:: RECORDS

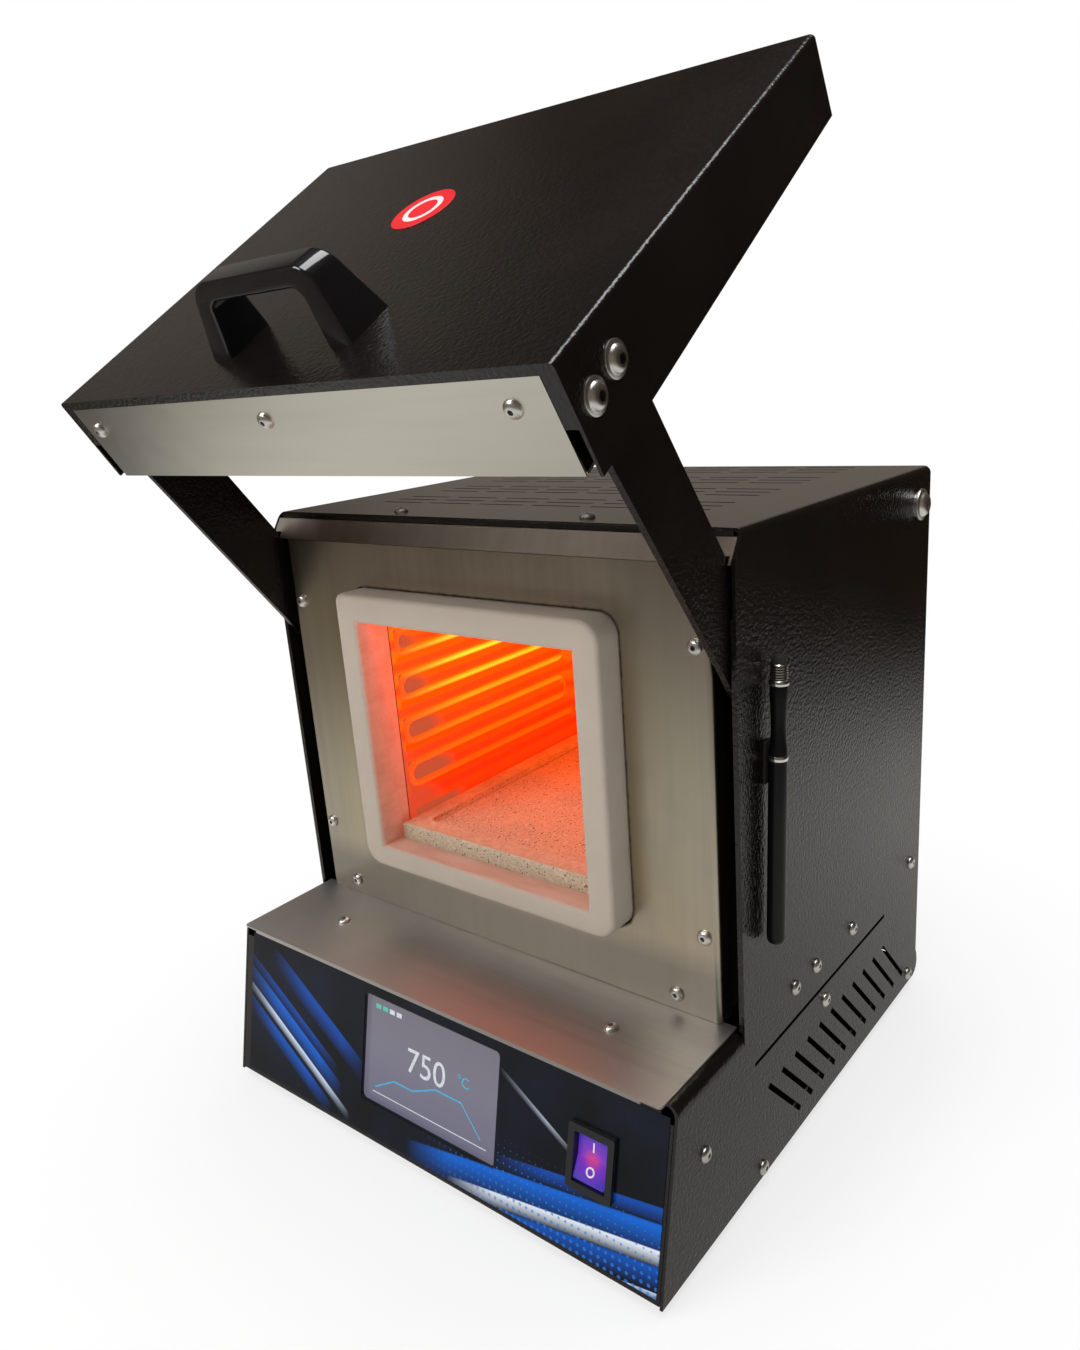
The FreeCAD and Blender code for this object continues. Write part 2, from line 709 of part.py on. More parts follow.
def door_shell():
    half = case_w / 2
    outer = prism_x(tapered(0, 0, door_len, 0), -half, half)
    edges = [e for e in outer.Edges if abs(e.tangentAt(e.FirstParameter).z) > 0.9 and e.CenterOfMass.y < 1]
    outer = outer.makeFillet(2.2, edges)
    inner = box(-half + door_sheet, half - door_sheet, door_sheet, 80, door_sheet, door_len - door_sheet)
    below_lip = box(-half + door_sheet, half - door_sheet, lip_deep, 80, -5, 20)
    shell = outer.cut(inner).cut(below_lip)
    right_tab = box(half - 7.0, half - door_sheet, lip_deep - 0.5, 25.0, 0.1, door_sheet)
    left_tab = box(-half + door_sheet, strip_x0 - gap, lip_deep - 0.5, 25.0, 0.1, door_sheet)
    pieces = [shell, right_tab, left_tab]
    for x, y in strip_screws_at:
        pieces.append(box(x - 9, x + 9, 0.8, 24, 1.5, 2.7))
    tools = [screw_hole((x, y, -5), (0, 0, 1), 15) for x, y in strip_screws_at]
    for z, y in arm_screw_at:
        tools.append(rod(V(-half - 5, y, z), V(1, 0, 0), arm_screw_r + 0.2, case_w + 10))
    for x, z in handle_screw_places():
        tools.append(screw_hole((x, -1, z), (0, 1, 0), 4, 2.6))
    return open_door(cut(fuse(pieces), tools))


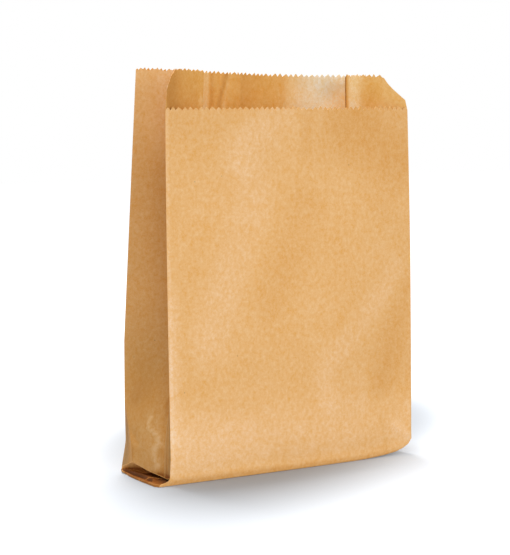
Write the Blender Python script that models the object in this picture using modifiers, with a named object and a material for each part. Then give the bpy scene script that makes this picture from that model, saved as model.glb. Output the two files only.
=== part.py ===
"""Gusseted kraft paper bag, opened and standing: one folded and glued sheet of paper."""
import bpy
import bmesh
import math
from mathutils import Vector

for old in list(bpy.data.objects):
    bpy.data.objects.remove(old, do_unlink=True)

MM = 0.001

# Cut and folds of the flat bag
PANEL_WIDTH = 200 * MM
GUSSET_HALF = 45 * MM
FRONT_HEIGHT = 248.4 * MM
LIP = 26 * MM
LIP_DROP = 3.8 * MM
WALL = 0.4 * MM
TOOTH = 2 * MM
TEETH_PER_CELL = 2

# How it stands: open width at the floor, leans of the panels, fullness of the sheet
DEPTH = 59 * MM
FRONT_LEAN = 8.5 * MM
BACK_LEAN = 11.2 * MM
BACK_TURN = 3.5 * MM
PANEL_BOW = 2.5 * MM
BACK_DENT = 4.6 * MM
DENT_HEIGHT = 23 * MM
DENT_FADE = 48 * MM
DENT_TOP = 90 * MM
MOUTH_DRIFT = 1.7 * MM
FOLD_BOW = 1.4 * MM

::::

→ SET PROBLEM:
Write each line above out exactly.

→ ANSWER TO THIS TASK:
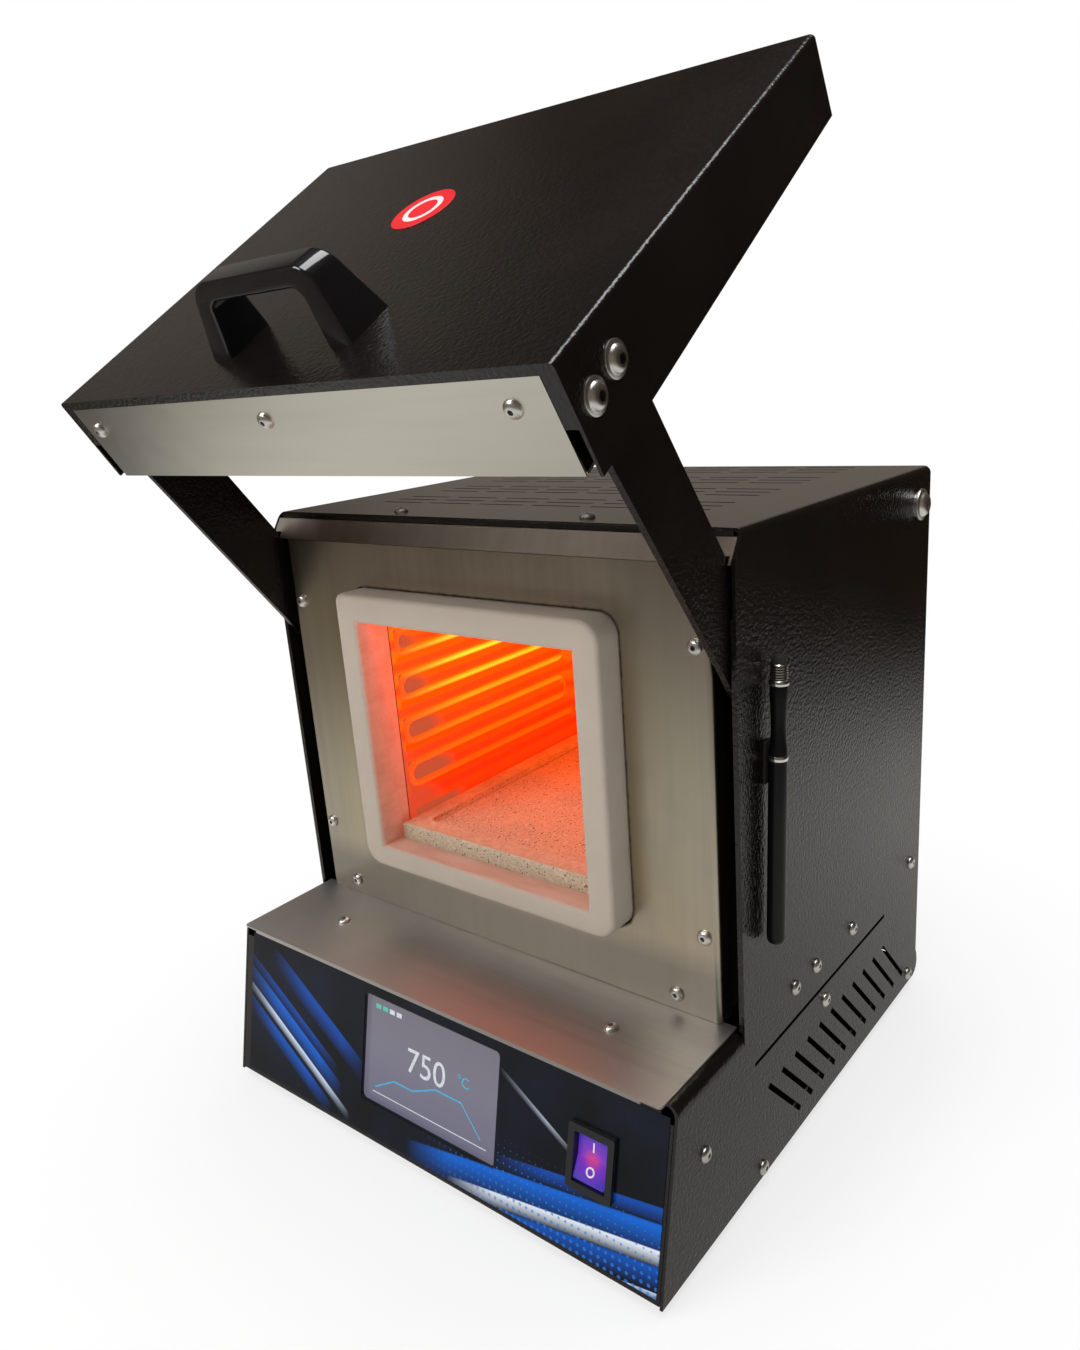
The FreeCAD and Blender code for this object continues. Write part 2, from line 709 of part.py on. More parts follow.
def door_shell():
    half = case_w / 2
    outer = prism_x(tapered(0, 0, door_len, 0), -half, half)
    edges = [e for e in outer.Edges if abs(e.tangentAt(e.FirstParameter).z) > 0.9 and e.CenterOfMass.y < 1]
    outer = outer.makeFillet(2.2, edges)
    inner = box(-half + door_sheet, half - door_sheet, door_sheet, 80, door_sheet, door_len - door_sheet)
    below_lip = box(-half + door_sheet, half - door_sheet, lip_deep, 80, -5, 20)
    shell = outer.cut(inner).cut(below_lip)
    right_tab = box(half - 7.0, half - door_sheet, lip_deep - 0.5, 25.0, 0.1, door_sheet)
    left_tab = box(-half + door_sheet, strip_x0 - gap, lip_deep - 0.5, 25.0, 0.1, door_sheet)
    pieces = [shell, right_tab, left_tab]
    for x, y in strip_screws_at:
        pieces.append(box(x - 9, x + 9, 0.8, 24, 1.5, 2.7))
    tools = [screw_hole((x, y, -5), (0, 0, 1), 15) for x, y in strip_screws_at]
    for z, y in arm_screw_at:
        tools.append(rod(V(-half - 5, y, z), V(1, 0, 0), arm_screw_r + 0.2, case_w + 10))
    for x, z in handle_screw_places():
        tools.append(screw_hole((x, -1, z), (0, 1, 0), 4, 2.6))
    return open_door(cut(fuse(pieces), tools))


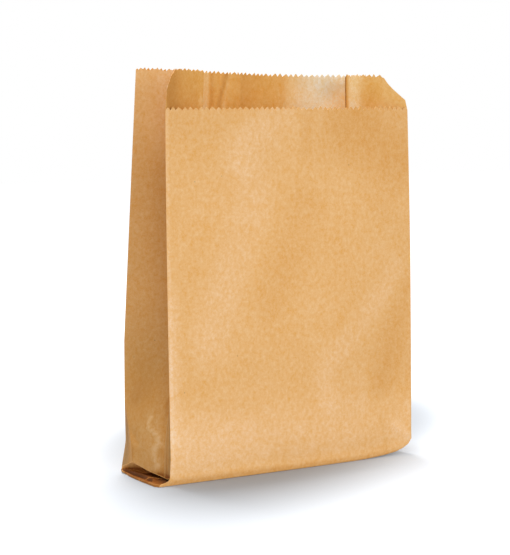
Write the Blender Python script that models the object in this picture using modifiers, with a named object and a material for each part. Then give the bpy scene script that makes this picture from that model, saved as model.glb. Output the two files only.
=== part.py ===
"""Gusseted kraft paper bag, opened and standing: one folded and glued sheet of paper."""
import bpy
import bmesh
import math
from mathutils import Vector

for old in list(bpy.data.objects):
    bpy.data.objects.remove(old, do_unlink=True)

MM = 0.001

# Cut and folds of the flat bag
PANEL_WIDTH = 200 * MM
GUSSET_HALF = 45 * MM
FRONT_HEIGHT = 248.4 * MM
LIP = 26 * MM
LIP_DROP = 3.8 * MM
WALL = 0.4 * MM
TOOTH = 2 * MM
TEETH_PER_CELL = 2

# How it stands: open width at the floor, leans of the panels, fullness of the sheet
DEPTH = 59 * MM
FRONT_LEAN = 8.5 * MM
BACK_LEAN = 11.2 * MM
BACK_TURN = 3.5 * MM
PANEL_BOW = 2.5 * MM
BACK_DENT = 4.6 * MM
DENT_HEIGHT = 23 * MM
DENT_FADE = 48 * MM
DENT_TOP = 90 * MM
MOUTH_DRIFT = 1.7 * MM
FOLD_BOW = 1.4 * MM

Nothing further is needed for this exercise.